* [Exercise directions] Reproduce exactly the lines below, from the first through the one containing "return mix(tip, tip[nearest]", and nothing more.

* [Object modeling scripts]
begin

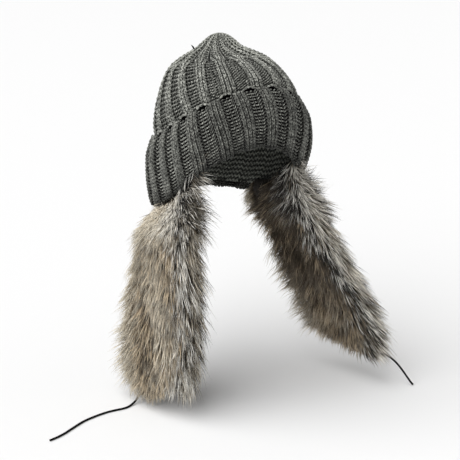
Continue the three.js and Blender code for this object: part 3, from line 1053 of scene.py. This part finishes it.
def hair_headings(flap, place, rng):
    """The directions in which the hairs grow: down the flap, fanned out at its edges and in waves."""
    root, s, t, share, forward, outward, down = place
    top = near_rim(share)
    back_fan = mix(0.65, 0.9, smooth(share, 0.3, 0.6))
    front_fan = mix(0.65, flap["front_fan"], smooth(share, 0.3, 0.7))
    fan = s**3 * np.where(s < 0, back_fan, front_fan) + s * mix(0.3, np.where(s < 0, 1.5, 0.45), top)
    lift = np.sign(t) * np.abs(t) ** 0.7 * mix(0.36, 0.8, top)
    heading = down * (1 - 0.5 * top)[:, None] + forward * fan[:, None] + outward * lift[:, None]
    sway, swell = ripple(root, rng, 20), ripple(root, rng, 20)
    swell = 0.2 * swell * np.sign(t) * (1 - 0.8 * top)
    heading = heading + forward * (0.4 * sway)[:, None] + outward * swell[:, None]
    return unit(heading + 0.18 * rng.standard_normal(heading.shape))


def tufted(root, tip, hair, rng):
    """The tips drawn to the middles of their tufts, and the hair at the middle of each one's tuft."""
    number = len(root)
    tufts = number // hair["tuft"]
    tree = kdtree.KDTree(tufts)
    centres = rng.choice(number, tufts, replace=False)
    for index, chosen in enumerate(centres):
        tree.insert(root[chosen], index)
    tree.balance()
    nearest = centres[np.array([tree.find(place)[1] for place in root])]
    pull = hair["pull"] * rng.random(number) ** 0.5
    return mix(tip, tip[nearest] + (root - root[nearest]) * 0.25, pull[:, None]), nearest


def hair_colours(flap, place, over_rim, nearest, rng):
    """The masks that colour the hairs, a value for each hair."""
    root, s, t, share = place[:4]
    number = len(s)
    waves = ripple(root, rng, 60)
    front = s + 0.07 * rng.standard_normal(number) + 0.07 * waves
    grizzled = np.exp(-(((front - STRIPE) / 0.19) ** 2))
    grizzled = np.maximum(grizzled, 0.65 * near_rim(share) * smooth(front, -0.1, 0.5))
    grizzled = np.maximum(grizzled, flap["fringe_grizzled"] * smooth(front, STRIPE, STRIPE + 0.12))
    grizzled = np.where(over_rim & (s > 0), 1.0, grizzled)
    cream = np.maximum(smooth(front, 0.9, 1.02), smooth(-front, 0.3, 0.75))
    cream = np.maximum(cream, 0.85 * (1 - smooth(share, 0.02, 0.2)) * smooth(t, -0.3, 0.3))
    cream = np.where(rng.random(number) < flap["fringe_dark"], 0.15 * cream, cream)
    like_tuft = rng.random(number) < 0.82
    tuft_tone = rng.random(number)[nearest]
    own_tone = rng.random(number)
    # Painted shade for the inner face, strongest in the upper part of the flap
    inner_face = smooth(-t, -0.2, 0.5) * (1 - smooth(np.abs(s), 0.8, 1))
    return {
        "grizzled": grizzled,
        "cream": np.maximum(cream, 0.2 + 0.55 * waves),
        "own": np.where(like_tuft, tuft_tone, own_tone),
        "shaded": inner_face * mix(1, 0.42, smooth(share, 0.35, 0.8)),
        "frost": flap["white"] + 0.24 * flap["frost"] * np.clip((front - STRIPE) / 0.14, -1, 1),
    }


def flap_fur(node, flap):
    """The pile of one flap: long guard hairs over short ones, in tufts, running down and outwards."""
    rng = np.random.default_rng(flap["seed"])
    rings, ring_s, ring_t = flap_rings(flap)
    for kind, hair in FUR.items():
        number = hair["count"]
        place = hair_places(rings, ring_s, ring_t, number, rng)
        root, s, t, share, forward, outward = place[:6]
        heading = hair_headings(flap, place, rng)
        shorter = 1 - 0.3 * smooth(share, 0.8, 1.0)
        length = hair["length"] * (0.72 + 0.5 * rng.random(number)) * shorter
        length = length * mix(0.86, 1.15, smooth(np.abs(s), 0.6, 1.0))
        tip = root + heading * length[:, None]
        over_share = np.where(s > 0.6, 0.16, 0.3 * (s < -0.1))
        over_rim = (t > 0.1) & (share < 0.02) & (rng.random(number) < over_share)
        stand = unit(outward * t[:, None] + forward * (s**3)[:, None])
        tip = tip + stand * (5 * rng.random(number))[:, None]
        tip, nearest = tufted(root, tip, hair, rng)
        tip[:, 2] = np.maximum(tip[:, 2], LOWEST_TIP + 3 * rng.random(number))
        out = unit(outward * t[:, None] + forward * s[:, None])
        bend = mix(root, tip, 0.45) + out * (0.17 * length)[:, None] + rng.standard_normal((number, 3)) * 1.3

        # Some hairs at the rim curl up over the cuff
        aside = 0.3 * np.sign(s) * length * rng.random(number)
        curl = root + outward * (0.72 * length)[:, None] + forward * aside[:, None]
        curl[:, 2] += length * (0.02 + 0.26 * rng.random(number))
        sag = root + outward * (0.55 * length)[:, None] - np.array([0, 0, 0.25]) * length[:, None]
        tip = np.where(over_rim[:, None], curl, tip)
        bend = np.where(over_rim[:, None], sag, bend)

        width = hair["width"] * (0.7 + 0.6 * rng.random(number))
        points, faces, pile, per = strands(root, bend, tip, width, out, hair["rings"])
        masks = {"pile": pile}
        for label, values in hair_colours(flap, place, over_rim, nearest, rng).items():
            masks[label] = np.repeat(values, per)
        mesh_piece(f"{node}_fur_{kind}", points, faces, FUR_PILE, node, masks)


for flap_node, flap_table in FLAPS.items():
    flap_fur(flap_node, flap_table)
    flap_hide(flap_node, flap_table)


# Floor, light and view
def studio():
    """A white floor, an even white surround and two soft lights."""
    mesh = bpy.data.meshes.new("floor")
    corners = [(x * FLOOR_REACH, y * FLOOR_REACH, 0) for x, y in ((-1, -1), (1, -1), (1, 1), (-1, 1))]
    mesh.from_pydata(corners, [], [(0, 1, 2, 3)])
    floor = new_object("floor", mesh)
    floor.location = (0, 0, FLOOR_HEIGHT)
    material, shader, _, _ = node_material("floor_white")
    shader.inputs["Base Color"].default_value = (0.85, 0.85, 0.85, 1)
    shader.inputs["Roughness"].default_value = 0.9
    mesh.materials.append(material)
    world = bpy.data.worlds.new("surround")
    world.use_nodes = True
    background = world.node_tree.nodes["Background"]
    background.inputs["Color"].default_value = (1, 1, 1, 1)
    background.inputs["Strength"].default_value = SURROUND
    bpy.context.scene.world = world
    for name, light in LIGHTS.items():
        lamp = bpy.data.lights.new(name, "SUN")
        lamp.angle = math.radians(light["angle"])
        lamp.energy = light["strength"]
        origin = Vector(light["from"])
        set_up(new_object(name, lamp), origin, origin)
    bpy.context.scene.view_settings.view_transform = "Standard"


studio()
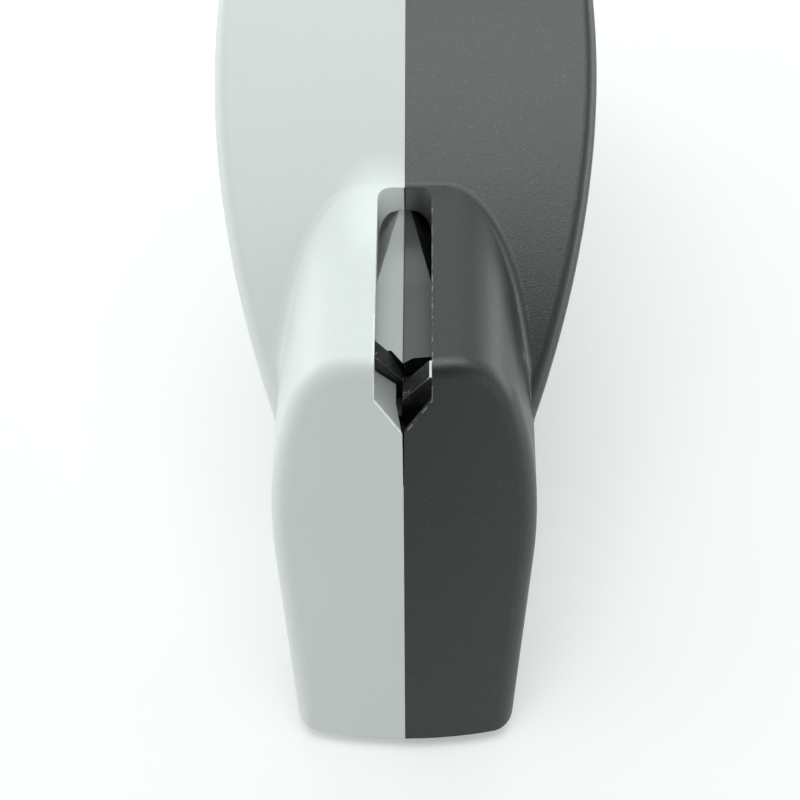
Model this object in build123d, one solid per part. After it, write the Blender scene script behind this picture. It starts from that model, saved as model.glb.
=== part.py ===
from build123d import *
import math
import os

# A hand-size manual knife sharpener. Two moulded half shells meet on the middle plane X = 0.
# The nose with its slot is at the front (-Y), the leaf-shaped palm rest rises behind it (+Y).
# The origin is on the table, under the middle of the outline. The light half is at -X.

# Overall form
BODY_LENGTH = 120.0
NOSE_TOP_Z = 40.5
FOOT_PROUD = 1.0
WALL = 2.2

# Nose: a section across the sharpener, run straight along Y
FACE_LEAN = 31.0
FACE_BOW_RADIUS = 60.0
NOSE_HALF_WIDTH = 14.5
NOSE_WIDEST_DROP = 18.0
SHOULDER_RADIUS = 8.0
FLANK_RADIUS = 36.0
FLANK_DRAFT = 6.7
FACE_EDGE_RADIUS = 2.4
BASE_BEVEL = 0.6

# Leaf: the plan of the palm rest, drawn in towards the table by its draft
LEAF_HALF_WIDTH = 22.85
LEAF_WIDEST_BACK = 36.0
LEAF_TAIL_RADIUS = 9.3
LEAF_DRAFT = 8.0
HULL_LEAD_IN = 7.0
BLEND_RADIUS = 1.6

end

* [Answer to this task]
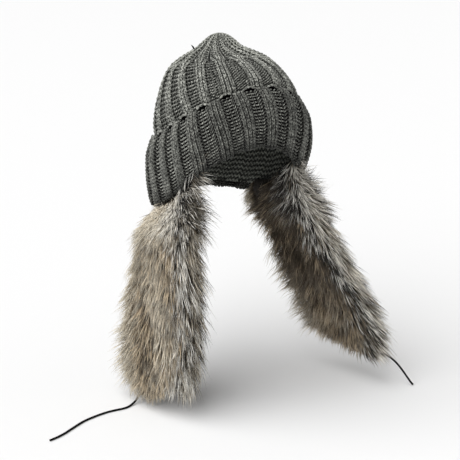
Continue the three.js and Blender code for this object: part 3, from line 1053 of scene.py. This part finishes it.
def hair_headings(flap, place, rng):
    """The directions in which the hairs grow: down the flap, fanned out at its edges and in waves."""
    root, s, t, share, forward, outward, down = place
    top = near_rim(share)
    back_fan = mix(0.65, 0.9, smooth(share, 0.3, 0.6))
    front_fan = mix(0.65, flap["front_fan"], smooth(share, 0.3, 0.7))
    fan = s**3 * np.where(s < 0, back_fan, front_fan) + s * mix(0.3, np.where(s < 0, 1.5, 0.45), top)
    lift = np.sign(t) * np.abs(t) ** 0.7 * mix(0.36, 0.8, top)
    heading = down * (1 - 0.5 * top)[:, None] + forward * fan[:, None] + outward * lift[:, None]
    sway, swell = ripple(root, rng, 20), ripple(root, rng, 20)
    swell = 0.2 * swell * np.sign(t) * (1 - 0.8 * top)
    heading = heading + forward * (0.4 * sway)[:, None] + outward * swell[:, None]
    return unit(heading + 0.18 * rng.standard_normal(heading.shape))


def tufted(root, tip, hair, rng):
    """The tips drawn to the middles of their tufts, and the hair at the middle of each one's tuft."""
    number = len(root)
    tufts = number // hair["tuft"]
    tree = kdtree.KDTree(tufts)
    centres = rng.choice(number, tufts, replace=False)
    for index, chosen in enumerate(centres):
        tree.insert(root[chosen], index)
    tree.balance()
    nearest = centres[np.array([tree.find(place)[1] for place in root])]
    pull = hair["pull"] * rng.random(number) ** 0.5
    return mix(tip, tip[nearest] + (root - root[nearest]) * 0.25, pull[:, None]), nearest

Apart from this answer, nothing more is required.